15. - Mazedonien - Gjoko Taneski - Jas ja imam silata
Finalchance: 60% 
Persönliche Bewertung: 05/10
Der zweite Rocksong vom Balkan, der an montenegrinische Beiträge der letzten Jahre erinnert, kommt aus Mazedonien. Begeistert mich allerdings ein Stückchen mehr als die fade Nummer aus Bosnien-Herzegowina und wird den unformulierten Gesetzen des Song Contests nach als Zehntplatziertes ins Finale einziehen, da in diesem Jahr auch keine Juroren ein Land retten und ins Finale hieven können. Daher: Finaleinzug für Gjoko.
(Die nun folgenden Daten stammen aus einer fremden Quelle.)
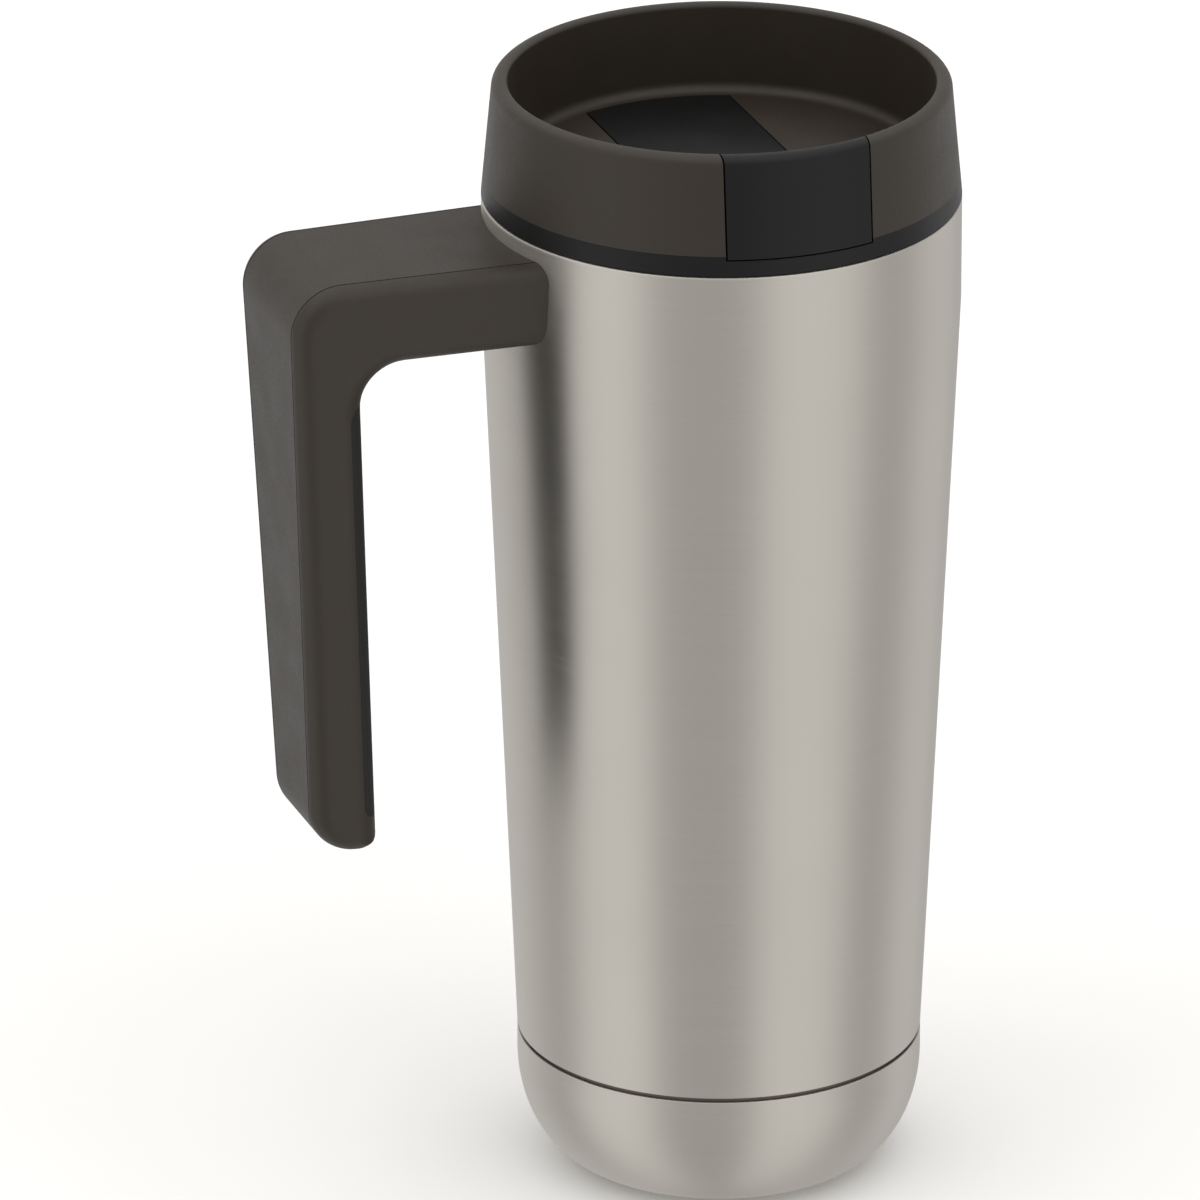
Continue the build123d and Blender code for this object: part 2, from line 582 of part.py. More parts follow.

16. - Weißrussland - Three Plus Two - Butterflies
Finalchance: 60%
Persönliche Bewertung: 06/10
Unter allen Balladen und Wehleidsklagen ist die nachnominierte Nummer aus Weißrussland von der zusammengecasteten Gruppe Three Plus Two noch die Stärkste und durchaus ein Kandidat mit Außenseiterchancen auf ein Finalticket, zumal ich denke, dass den Juroren so ein Lied auch ganz gut gefallen könnte. Fehlt nur noch die disneyreife Bühnenshow und die Sache ist geritzt.

17. - Island - Hera Björk - Je nas sais quoi
Finalchance: 85%
Persönliche Bewertung: 09/10
Der Vorteil des letzten Startplatzes ist zwar durch die neue Televotingregelung etwas relativiert worden, ich rechne der Skandipop-Nummer von Hera Björk allerdings trotzdem große Chancen ein. Zumindest knallt's am Ende einer eher müden Show noch einmal und was 2008 bei der Euroband geklappt hat, wird auch im Jahr 2010 nicht falsch sein. Zudem weiß Hera nach mehreren Anläufen beim Vorentscheid und als Backgroundsängerin von Yohanna im Vorjahr, worauf es beim ESC ankommt.

Alle Kommentare und Bewertungen entsprechen meinen persönlichen Einschätzungen, ein paar Prophezeiungen werden sich wieder einmal als vollkommen richtig, andere als vollkommen falsch herausstellen. Das ist ja das schöne am Eurovision Song Contest - man kann noch so viel kalkulieren und abwägen, am Ende ist er doch unberechenbar. Das zweite Halbfinale gibt's morgen.